On the way we pass a mass grave just outside Poklek, Sheremet’s village. It is the first time that I have seen a mass grave up close. I have seen many from the air, but it is very different when you can reach out and touch the graves. This particular grave is located on a back road behind Poklek in a remote location where no one would ever hear the shots. There are dozens of bodies at the site, all exhumed and examined by UN war crimes investigators. After the investigation was complete, the bodies were laid to rest in separate burial plots. This was the 11th mass grave that I’d seen in four months.
When I arrive at Sheremet’s home, his family immediately invites me and my driver, Corporal Carlo Senegal, into their home. A single 30-foot-square room, which Sheremet and seven members of his family must share, serves all of them as bedroom, guest room, and kitchen.
While we sit and speak to his father in French, Sheremet’s older sister quietly pours coffee from a golden metal decanter into small cups that hold no more than a couple of ounces. But then, with this coffee, two ounces is more than enough. It is closer in texture to maple syrup than to what we know as coffee in North America. The coffee is very sweet, the taste is pleasant, and it warms me.
The room is cool and damp, and Sheremet’s father offers to light the woodstove. I decline, having noticed that there was no wood stored outside the house. After half an hour, Carlo and I prepare to leave. Sheremet’s father invites us to stay for supper, but they have little food, and we politely decline the offer. I also have a night mission that takes off in less than three hours.
Shortly after 7:30 p.m., Stéphane, Alain, and I are flying toward a map grid reference—the only information we have—where we are to pick up four members of a Swedish reconnaissance section. From the map, we can see that the landing zone lies in a narrow valley close to the border with Serbia. To add to the difficulty of the mission, it is a cloudy, snowy night with limited visibility in a region that is very mountainous. In these conditions, the performance of our night-vision goggles, which amplify ambient light, is significantly diminished. Canadian Forces rules allow us to fly when the visibility is as low as one nautical mile (a bit more than a statute mile) if we can remain 200 feet above the highest obstacle. Flying at the edge of our weather limits with a fuzzy picture through the goggles is very uncomfortable, like driving down the highway in a downpour. To get to the pickup zone, we have to wind through valleys to avoid the overcast, which is pierced only by mountaintops. It is important that we complete this mission. It is another sub-zero night, and the Swedish patrol will have to spend it outdoors in a high-threat area if we don’t pick them up.

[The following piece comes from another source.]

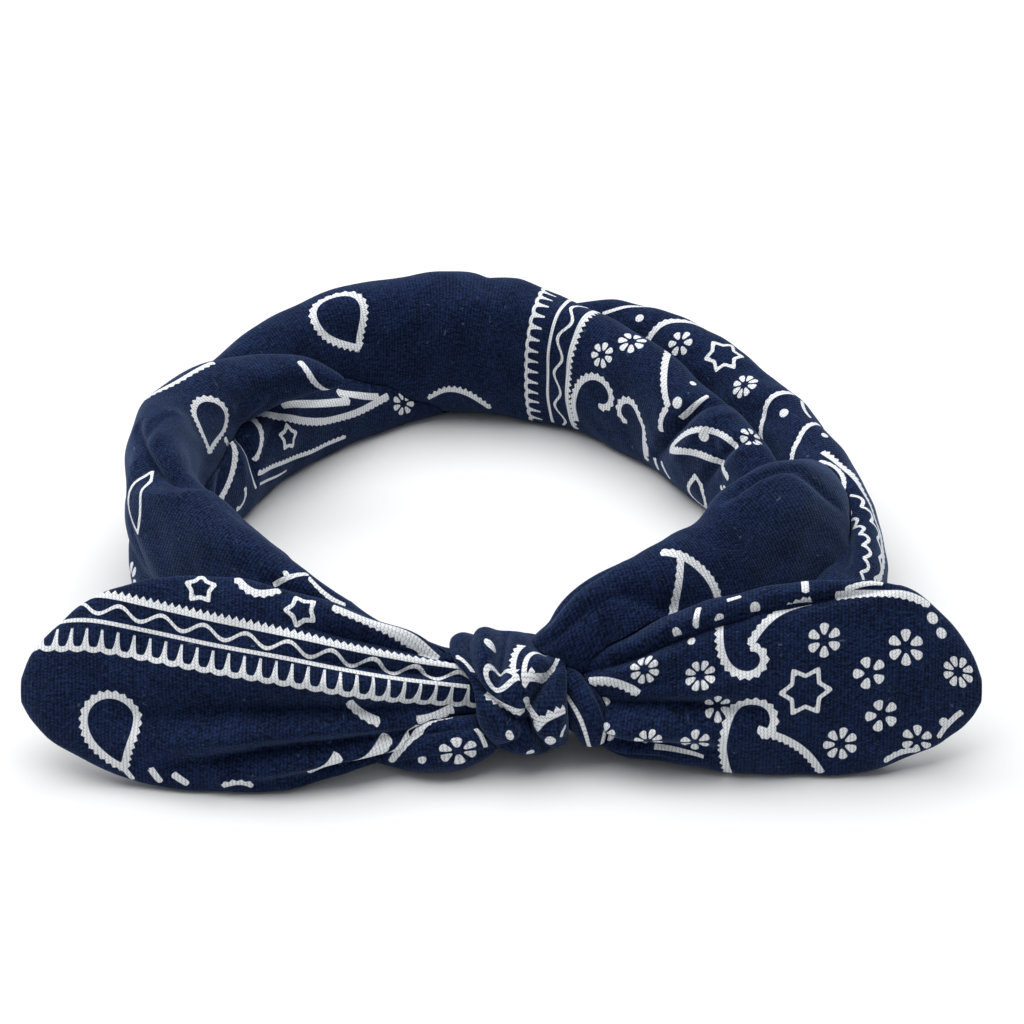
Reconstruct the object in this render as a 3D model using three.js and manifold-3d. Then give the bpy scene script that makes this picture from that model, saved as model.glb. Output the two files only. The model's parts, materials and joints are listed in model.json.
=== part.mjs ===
// A knotted bandana headband of soft printed jersey, lying on its lower edge as if just set down.
// The band is a hollow loop in overlapping stretches, and its front is gathered through a knot
// from which two leaf-shaped bow tails spread.
// Millimetres. +X is the longest way across, +Z is up, and the knot is on the -Y side.
import * as THREE from "three";
import { mergeVertices } from "three/addons/utils/BufferGeometryUtils.js";
import Module from "manifold-3d";

const wasm = await Module();
wasm.setup();

// Driving dimensions
const CLOTH = 1.8; // two plies of jersey, as the band and the tails are sewn into tubes
const SEAM_GAP = 0.4; // clear space kept between neighbouring pieces
const FLOOR = 0; // height of the surface that the headband rests on
const TO_BASE = [2.25, 1.5, 0]; // moves the origin to the middle of the footprint

// How finely the shapes are lofted: points round a section, and sections between two table rows.
const BAND_SIDES = 14;
const TAIL_SIDES = 18;
const KNOT_SIDES = 10;
const OUTSIDE_STEPS = 2;
const INSIDE_STEPS = 1;

const { degToRad } = THREE.MathUtils;
const UP = new THREE.Vector3(0, 0, 1);
const FORWARDS = new THREE.Vector3(0, -1, 0);

// Rows of numbers under the names of their columns.
const table = (columns, rows) =>
  rows.map((row) => Object.fromEntries(columns.map((name, i) => [name, row[i]])));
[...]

Arriving in the vicinity of the grid reference, we see two flashes through the murk from a handheld light, indicating the exact location for pickup. There are no other lights available to wave us in; we are close to the border and the helicopter must remain blacked out, as must the people below. We circle once to get a good look at the landing zone. I can see that the LZ is in a tight spot. In the narrow valley, and with the strong winds prevailing from the north, there is only one option for the approach—from the south. We will have to fly over some electrical lines, and there are also lines on the left of the LZ and trees on the right. There will be no room for error, as there is just enough space in the LZ to fit one helicopter. I confirm the location with Stéphane and Alain and give an abbreviated briefing on how I will fly the approach. Stéphane gives me some tips; he has much more experience than I do.
Stéphane keeps his hands close to the controls as I make the approach. If I lose battery power to my goggles, I will be blind and he’ll have to take over. A hundred feet high and 300 feet away from the landing zone, the approach looks good, but I start to feel the embrace of the valley around me. Alain has the back door on my side open and his head is outside the aircraft. I can hear his voice shiver as he reports our proximity to obstacles. A soldier in a clearing is signaling to us with his hands, but I am barely able to make him out. Stéphane continues to coach me through the approach. Thirty feet high and 30 feet away from the LZ, the downwash from the rotors engulfs us in a thick, blinding snow cloud. Alain is still able to see the ground, but I lose all outside visual references. I immediately inform Stéphane, who still has the ground in sight on his side of the helicopter. Stéphane takes over and plants us firmly in the near-knee-high snow.